Myer and his staff of 2.5 are working with a group to host a 5K Color Run this year while continuing to spearhead 365 Urban Farm, a working farm that sells and donates produce as it offers educational programming. Their Kaleidoscope Garden provides outdoor hands-on learning for youth and in 2018 more than 11,000 school-age children participated in programs and events that were offered.
A team of more than 100 regular volunteers support the paid staff by doing tasks such as parking cars, pruning trees and plants, assisting with youth education programs, and picking up trash.
Despite funding and manpower issues, a substantial amount of infrastructure has been added including the Fragrant Hill Pavilion modeled after an actual park in China named Fragrant Hill. Myers says the pavilion’s major donor asked that it be painted red to more closely resemble the one in China.

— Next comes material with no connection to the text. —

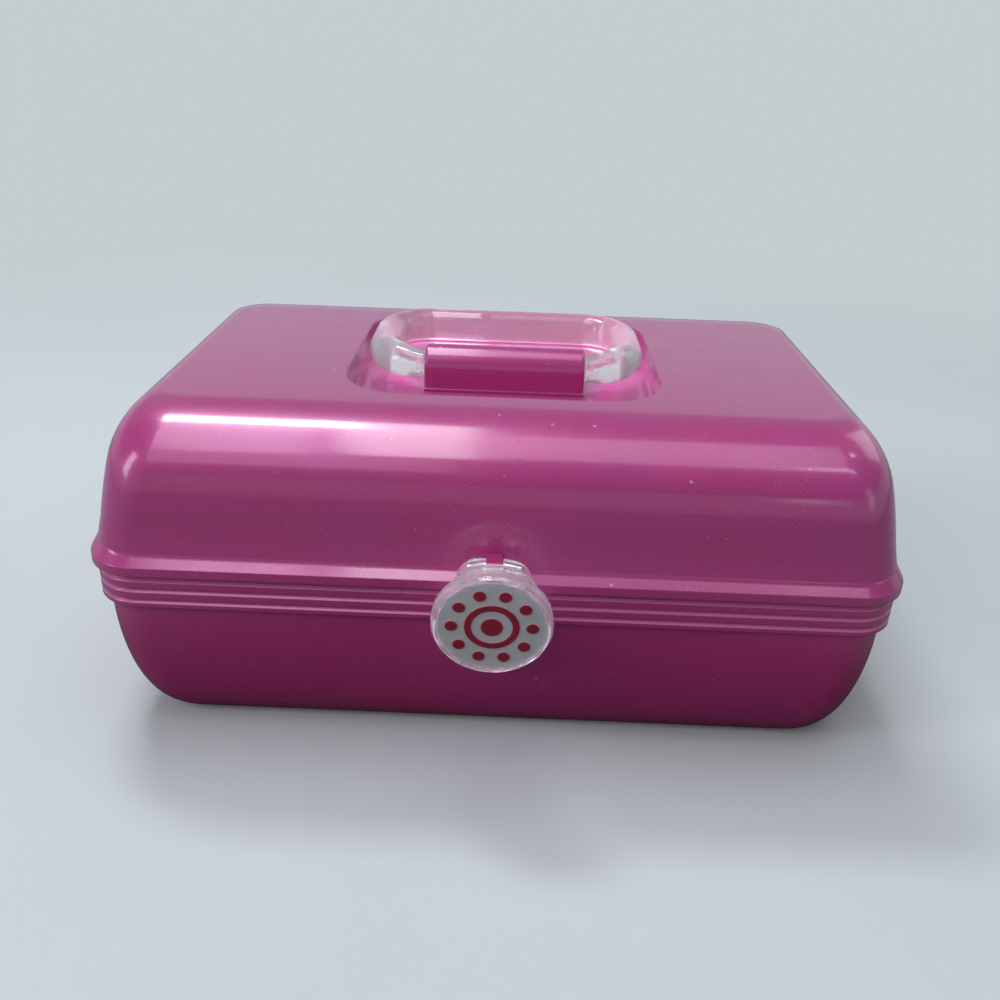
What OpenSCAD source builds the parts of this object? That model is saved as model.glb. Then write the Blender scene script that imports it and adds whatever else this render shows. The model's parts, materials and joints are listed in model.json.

There also is a greenhouse and Horticulture Training Center where members of the Battle Creek Bee Club and Master Gardeners meet. “Everything that you see out here, other than the house, we’re in, has been done by the Leila Arboretum Society,” Myers says.
But, there is more that can and should be done and Myers has a wish list that grows daily.
“We’re probably at a point now where we should have a visitor’s center of some kind and space that enables us to host wedding receptions which could be used for educational programming during the off-season,” he says. “We know the cafe and restaurant business is tough in its own right, but we think we could have something that could work well with the farm here with a demonstration kitchen where you could see the fruits and vegetables harvested and cooked.
“It’s all about leveraging how great this property is and finding ways to get people here.”